→ Raw data:
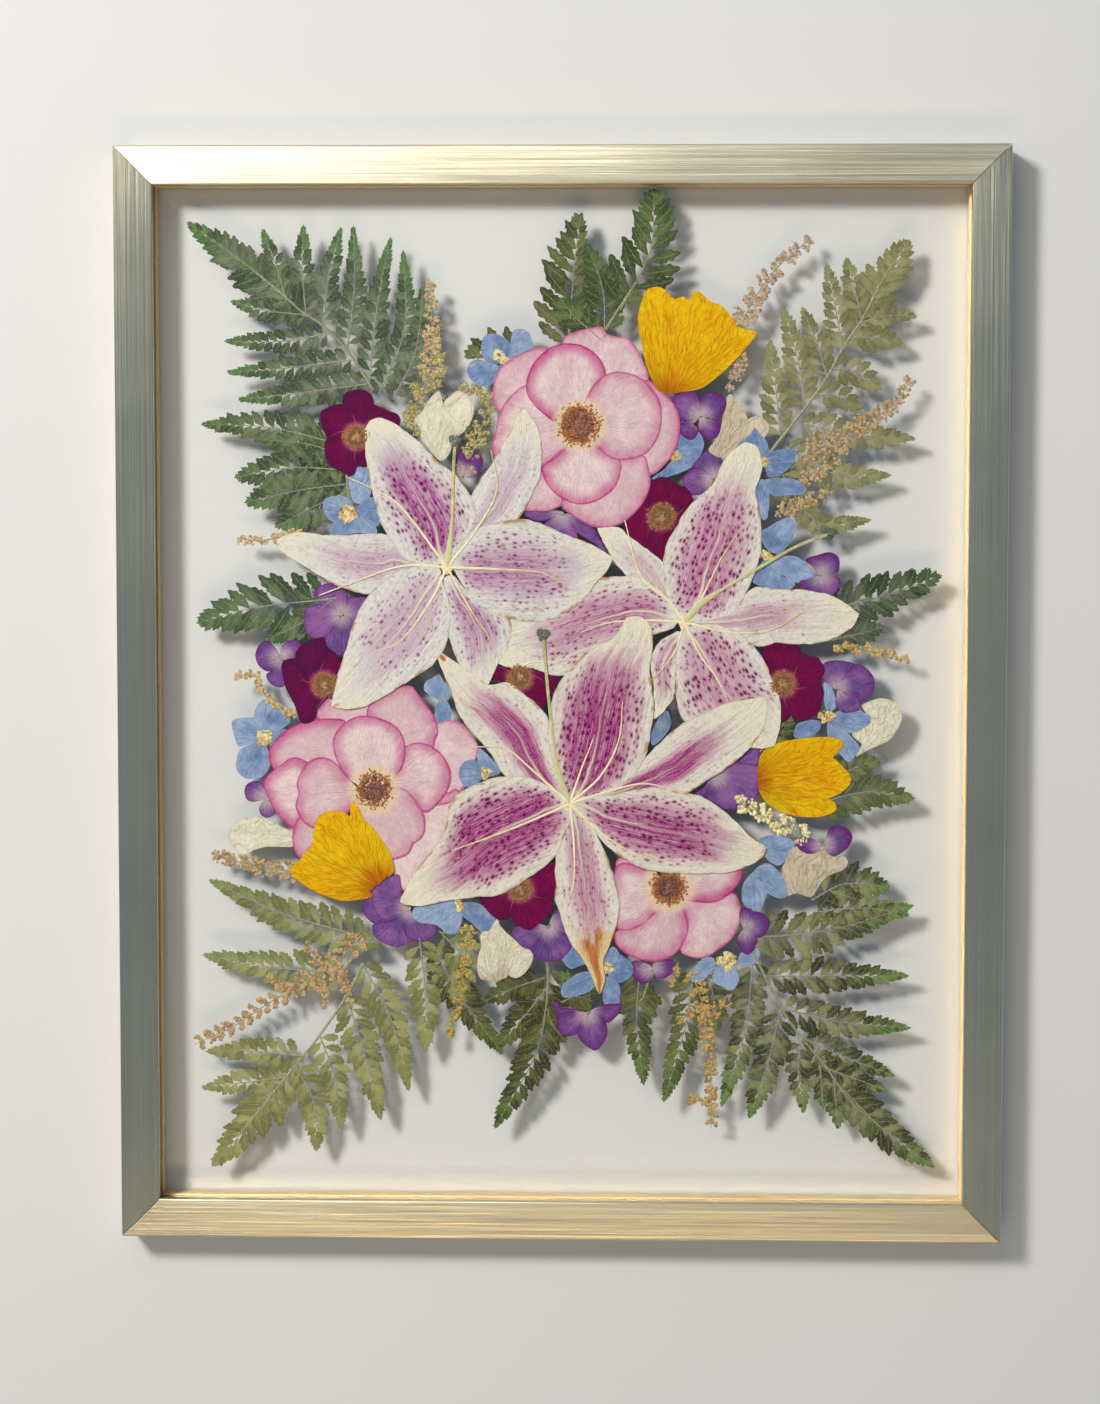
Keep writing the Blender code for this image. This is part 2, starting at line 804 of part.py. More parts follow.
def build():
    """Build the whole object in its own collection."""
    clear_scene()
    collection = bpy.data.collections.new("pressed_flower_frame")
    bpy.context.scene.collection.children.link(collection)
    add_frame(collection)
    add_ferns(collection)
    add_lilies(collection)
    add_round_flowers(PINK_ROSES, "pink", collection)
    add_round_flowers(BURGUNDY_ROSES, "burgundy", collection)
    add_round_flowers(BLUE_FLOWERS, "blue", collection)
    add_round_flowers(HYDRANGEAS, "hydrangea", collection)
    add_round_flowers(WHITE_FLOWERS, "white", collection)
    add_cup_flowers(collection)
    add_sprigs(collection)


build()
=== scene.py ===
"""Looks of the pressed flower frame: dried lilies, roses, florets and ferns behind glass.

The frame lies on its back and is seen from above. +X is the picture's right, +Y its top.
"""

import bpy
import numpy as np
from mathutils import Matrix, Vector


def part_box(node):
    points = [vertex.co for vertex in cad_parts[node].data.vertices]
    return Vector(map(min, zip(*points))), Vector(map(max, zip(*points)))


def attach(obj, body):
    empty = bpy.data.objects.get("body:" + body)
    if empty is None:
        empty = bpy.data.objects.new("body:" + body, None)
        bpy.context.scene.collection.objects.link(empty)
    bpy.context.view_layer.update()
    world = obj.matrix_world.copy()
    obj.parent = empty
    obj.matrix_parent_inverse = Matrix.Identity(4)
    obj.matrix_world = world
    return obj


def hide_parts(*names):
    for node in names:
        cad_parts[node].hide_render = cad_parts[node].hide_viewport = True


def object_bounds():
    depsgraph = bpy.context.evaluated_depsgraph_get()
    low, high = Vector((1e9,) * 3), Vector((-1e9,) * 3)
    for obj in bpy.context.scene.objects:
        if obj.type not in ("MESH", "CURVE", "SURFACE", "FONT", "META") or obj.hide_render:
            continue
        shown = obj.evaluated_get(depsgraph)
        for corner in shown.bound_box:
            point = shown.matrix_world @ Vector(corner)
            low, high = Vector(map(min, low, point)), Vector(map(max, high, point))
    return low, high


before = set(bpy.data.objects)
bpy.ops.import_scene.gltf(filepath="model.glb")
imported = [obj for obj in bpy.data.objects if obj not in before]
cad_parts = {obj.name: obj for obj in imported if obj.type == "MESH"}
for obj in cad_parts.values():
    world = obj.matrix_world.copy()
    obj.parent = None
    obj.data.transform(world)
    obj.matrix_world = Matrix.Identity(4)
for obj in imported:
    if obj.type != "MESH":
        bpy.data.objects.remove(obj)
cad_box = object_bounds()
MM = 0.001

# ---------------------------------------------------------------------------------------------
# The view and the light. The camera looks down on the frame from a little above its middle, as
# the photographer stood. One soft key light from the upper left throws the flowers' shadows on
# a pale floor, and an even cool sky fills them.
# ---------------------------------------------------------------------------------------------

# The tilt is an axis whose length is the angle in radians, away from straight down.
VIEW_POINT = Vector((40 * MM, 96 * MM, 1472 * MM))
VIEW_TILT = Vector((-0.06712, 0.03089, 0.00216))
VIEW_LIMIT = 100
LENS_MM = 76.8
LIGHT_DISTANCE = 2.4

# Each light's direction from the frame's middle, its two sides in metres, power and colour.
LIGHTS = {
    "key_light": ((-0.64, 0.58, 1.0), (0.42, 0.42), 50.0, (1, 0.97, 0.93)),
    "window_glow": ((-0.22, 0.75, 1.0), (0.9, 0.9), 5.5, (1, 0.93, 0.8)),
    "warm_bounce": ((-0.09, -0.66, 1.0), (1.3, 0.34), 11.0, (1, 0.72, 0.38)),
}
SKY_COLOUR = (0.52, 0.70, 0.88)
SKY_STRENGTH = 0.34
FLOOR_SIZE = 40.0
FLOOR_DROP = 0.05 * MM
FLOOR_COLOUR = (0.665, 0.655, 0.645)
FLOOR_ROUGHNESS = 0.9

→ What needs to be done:
Between the line containing "add_lilies(collection)" and the line containing "before = set(bpy.data.objects)" lies the part to return. Return it exactly, counting both of those lines.

→ Solution to the exercise:
    add_lilies(collection)
    add_round_flowers(PINK_ROSES, "pink", collection)
    add_round_flowers(BURGUNDY_ROSES, "burgundy", collection)
    add_round_flowers(BLUE_FLOWERS, "blue", collection)
    add_round_flowers(HYDRANGEAS, "hydrangea", collection)
    add_round_flowers(WHITE_FLOWERS, "white", collection)
    add_cup_flowers(collection)
    add_sprigs(collection)


build()
=== scene.py ===
"""Looks of the pressed flower frame: dried lilies, roses, florets and ferns behind glass.

The frame lies on its back and is seen from above. +X is the picture's right, +Y its top.
"""

import bpy
import numpy as np
from mathutils import Matrix, Vector


def part_box(node):
    points = [vertex.co for vertex in cad_parts[node].data.vertices]
    return Vector(map(min, zip(*points))), Vector(map(max, zip(*points)))


def attach(obj, body):
    empty = bpy.data.objects.get("body:" + body)
    if empty is None:
        empty = bpy.data.objects.new("body:" + body, None)
        bpy.context.scene.collection.objects.link(empty)
    bpy.context.view_layer.update()
    world = obj.matrix_world.copy()
    obj.parent = empty
    obj.matrix_parent_inverse = Matrix.Identity(4)
    obj.matrix_world = world
    return obj


def hide_parts(*names):
    for node in names:
        cad_parts[node].hide_render = cad_parts[node].hide_viewport = True


def object_bounds():
    depsgraph = bpy.context.evaluated_depsgraph_get()
    low, high = Vector((1e9,) * 3), Vector((-1e9,) * 3)
    for obj in bpy.context.scene.objects:
        if obj.type not in ("MESH", "CURVE", "SURFACE", "FONT", "META") or obj.hide_render:
            continue
        shown = obj.evaluated_get(depsgraph)
        for corner in shown.bound_box:
            point = shown.matrix_world @ Vector(corner)
            low, high = Vector(map(min, low, point)), Vector(map(max, high, point))
    return low, high


before = set(bpy.data.objects)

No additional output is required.